The image for this post is from Hyperbole and a half and the post “This is why I’ll never be an adult“.

When it comes to games, as in many other areas of my life, I have this intense need to cross every t and dot every i. This means that if I am able to – sometimes my eye – hand coordination lets me down – I will do everything in a game. I will even play it on the highest difficulty levels if I can. 1

This means that – according to companies like Immyrsive (yes, they spell it that way)2 – I am not an average gamer. What I start (and enjoy), I finish. Sometimes more than once.

You know all those feathers, herbs, codex entries, tiny pickups, mugs, murals, and mosaics? I will find them. All those side missions and tiny quests? I will do them. There’s not an ounce of wasted content where I’m concerned.

The drawback of being a near compulsive completionist, though, is that it is – on occasion – excruciatingly boring to be a vacuum cleaner. If you are a game designer, reading this, here are a few things to think about, speaking as a dev myself.

If you put a collectible in a mission, allow me to revisit the mission space.

An example I myself did know about and should have remembered, since I worked on the game, was a collectable in Mad Max, only accessible during a critical path mission.3

If I forget to pick up a think like that, I will replay the mission. Provided, of course, that I knew about it and remembered it before I invested several hours of gameplay that I then have to scrap, because – oops – I missed this one tiny thing. You can imagine how annoying that is if you missed the tiny thing at the start of the game.

Give me more than one way to access collectables if they do get inaccessible after completing a mission, crit path or no.
Mass Effect 3 does this decently through providing Shepard with a spectre shop, where stuff you missed on missions are available.

My strategy – before I more or less memorised the game – was to save before the mission, complete it, and then go to the store to see if I missed anything. If I had, yup, you guessed it, I would replay the mission. Keep in mind this was on occasion on insanity. That’s how compulsive this is for me.

Don’t hide it, please?!
I don’t know if this is common knowledge among devs, but players actually don’t pay much attention when playing. Don’t put collectibles in hard to access4 and obscure places that require me to scour the map.

Make no mistake. I will scour the map. I just won’t have fun doing it. Which brings me to…

This should be fun!
As a developer, if you use shortcuts to access your items or content, you won’t know if picking up all that stuff is fun or not. Now, I’m aware that our time (as devs) is limited when it comes to how much of it we can spend on actually playing the content, but that’s why we have experts to do it for us. UX designers to help with the overall experience, QV (or QA) to help with bugs – and believe it or not, they can also help with the fun aspect. And last but not least – UX research. They will try things out on actual players and get actual data that you can actually use to make your stuff more fun.

As someone who’s both a developer and a player, I sometimes think that we’re a bit too desperate in our chase for content and game time. Staggering and disappointing as it may seem, most players won’t finish a game. Not even the crit path. Only 10 – 20% of players actually do. Part of this is time.

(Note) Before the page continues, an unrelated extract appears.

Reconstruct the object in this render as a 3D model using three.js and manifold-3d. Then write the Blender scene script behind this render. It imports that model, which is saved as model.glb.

I play to complete, so I get it. I played Assassin’s Creed Odyssey and spent about 120 hours in that game and that was ONE playthrough. Spending that much time with one game means that I will inevitably miss other experiences. Conversely, The Order 1886 took me 12 hours to play, but I found both games to be equally enjoyable.

I do not, and will never pretend to represent all gamers, but I do think there’s something to be said about more compact and concentrated experiences with less filler material. I love Assassin’s Creed Odyssey, make no mistake, but alas I think there’s room for games like The Order 1886 or, why not, Journey, Dragon Age II, Mass Effect 2, etc, that won’t require you to put in more than 20 – 30 hours. Or even just 10 hours.

I think our gauge has gotten stuck on quantity and not quality. As a completionist who will definitely play the crap out of your game, I actually prefer quality any day.

  1. That’s where the eye – hand coordination comes in. I am at times unable to live up to the demands of the game. I dislike games that require that I play like an 18-year old on vast amounts of caffeine. To my mind, having these kinds of achievements is ableism and gatekeeping. Finding other ways to reward a player than just twitch gameplay is something I heartily recommend.
  2. I’m always a bit sceptical of companies that do user research on specific target audiences, especially since they usually do research on only specific target audiences, which excludes so many gamers. Like women.
  3. Critical path is basically the name devs use for missions that you absolutely have to do in order to finish the game.
  4. This is actually an accessibility issue as well. People with various impairments such as motor skills and reduced visual acuity may be physically unable to see or reach hidden items.